Open-PMC-18M: A High-Fidelity Large Scale Medical Dataset for Multimodal Representation Learning
Negin Baghbanzadeh, Mohammed Saidul Islam, Sajad Ashkezari, Elham Dolatabadi, Arash Afkanpour
TL;DR
The paper tackles the misalignment and shallow context in biomedical vision-language data by constructing Open-PMC-18M, a large-scale dataset of 18 million subfigure-text pairs with subcaptions and in-text contextual summaries. It introduces a scalable pipeline using transformer-based subfigure detection trained on synthetic data, automated subcaption extraction, and context-aware text enrichment, followed by careful refinement to ensure medical relevance. Through extensive pretraining and evaluation across radiology, microscopy, and visible-light photography, the approach yields state-of-the-art retrieval, stronger zero-shot classification, and robust representations, demonstrating the value of high-fidelity supervision over mere scale. The authors also provide ablations, representation analyses, and release the dataset, models, and code to support reproducible research in biomedical vision-language modeling.
Abstract
In biomedical vision-language modeling, datasets are typically mined from scientific literature, pairing compound figures with captions that are short, context-dependent, and oftern partially informative. Prior work on subfigure extraction has been limited in both dataset size and generalizability. In addition, no existing effort has incorporated rich medical context in image-text pairs. We revisit data curation as a foundational component of effective biomedical representation learning. Our data curation process integrates transformer-based subfigure detection, subcaption extraction, and contextual text enrichment derived from inline references. Our subfigure extraction model, trained on a corpus of 500,000 compound figures, achieves state-of-the-art performance on real and synthetic benchmarks.

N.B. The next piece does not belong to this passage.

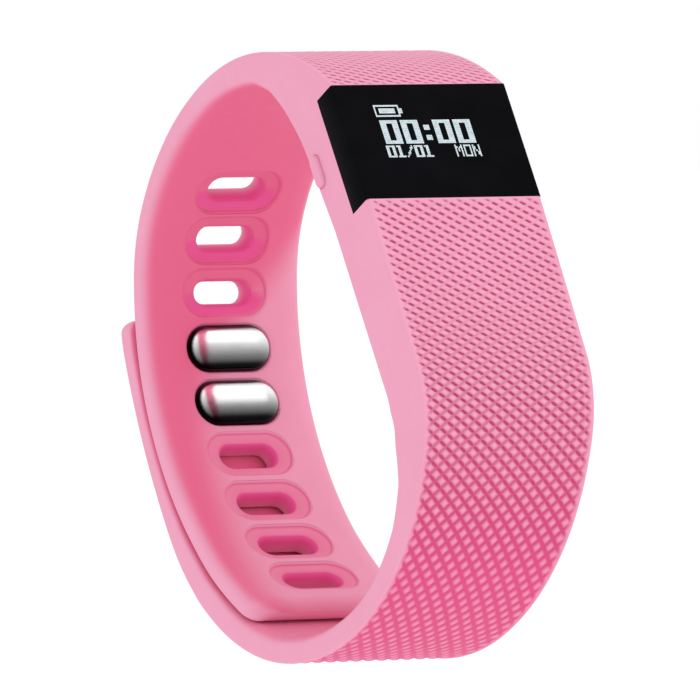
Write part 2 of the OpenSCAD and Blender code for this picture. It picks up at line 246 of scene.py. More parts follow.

Using this process, we curate and release Open-PMC-18M, a large-scale high-fidelity biomedical dataset comprising 18 million image-text pairs, spanning radiology, microscopy, and visible light photography. We train vision-language models on our dataset and perform extensive evaluation on 6 retrieval and 19 zero-shot classification tasks across three major modalities. The models trained on our dataset set a new state-of-the-art results in medical representation learning. We release our dataset, models, and code to support reproducible benchmarks and further study into biomedical vision-language modeling and representation learning.